According to Diamond if the Old Firm had to face more competitive foes (and he cited the Nationwide League) this bigotry would soon vanish, as a few defeats would concentrate thoughts back on football. Funny, but I’ve never noticed any reduction in bigotry after a European humping at Ibrox or Parkhead.

The man is not only a fool but also a dangerous one at that. To take the age-old cancer of hate which infests our game and attempt to use it to further the commercial ambitions of the Old Firm is a bit like Diamond’s character itself, deeply unpleasant. According to the Diamond view of football, any sectarian chanting at his beloved Celtic Park or its mirror image in Govan has nothing to do with the Old Firm. It’s all St Johnstone’s/Motherwell’s/Whoever you support’s fault for not giving them a harder game. The poor souls can’t concentrate because the football’s no good, so they’ve got to sing party songs instead.

He should stick to his Daily Star column. After all, that is the natural home of great big tits.

As others see us

Since the SPL farce briefly overshadowed the saga of Beckham’s foot on UK national TV, several English colleagues have wanted to know more about the situation.

When asked what the standard of football was like I asked them to imagine that there were only 12 clubs in the English Premiership.

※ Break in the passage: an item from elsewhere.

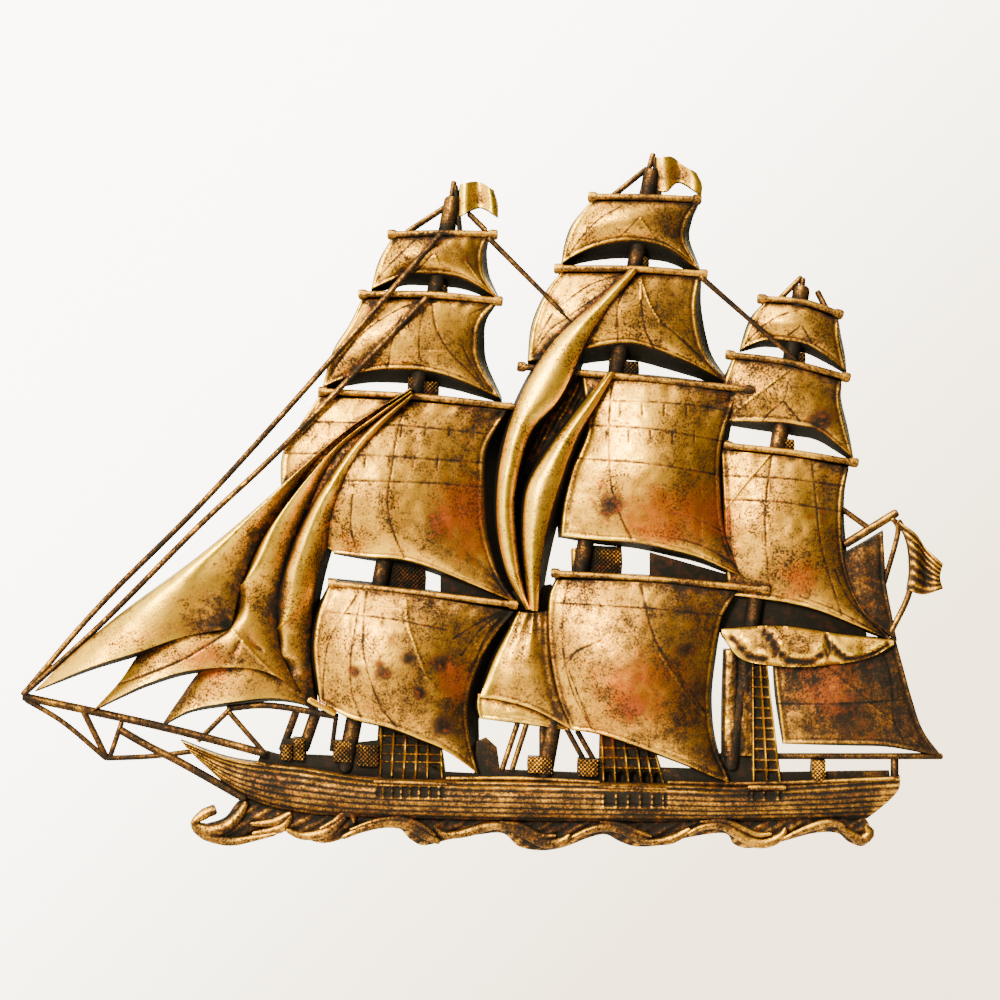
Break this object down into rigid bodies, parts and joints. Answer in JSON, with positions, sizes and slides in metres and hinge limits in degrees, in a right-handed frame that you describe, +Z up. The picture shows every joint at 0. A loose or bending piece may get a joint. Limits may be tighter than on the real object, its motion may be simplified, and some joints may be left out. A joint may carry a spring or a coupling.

To give them a flavour of life north of the border, I asked them which clubs would win such a League if these were the teams involved:

Man Utd, Arsenal, Charlton, Millwall, Bolton, Wimbledon, Sheff Wed, Sheff Utd, Burnley, Grimsby, Rotherham, Swindon.

Naturally, only the first two were quoted as title contenders. I then asked my colleagues, on the assumption that they were not supporters of any of the clubs concerned, which of the others they would pay to watch on TV?

I’m still waiting for anyone to get back to me.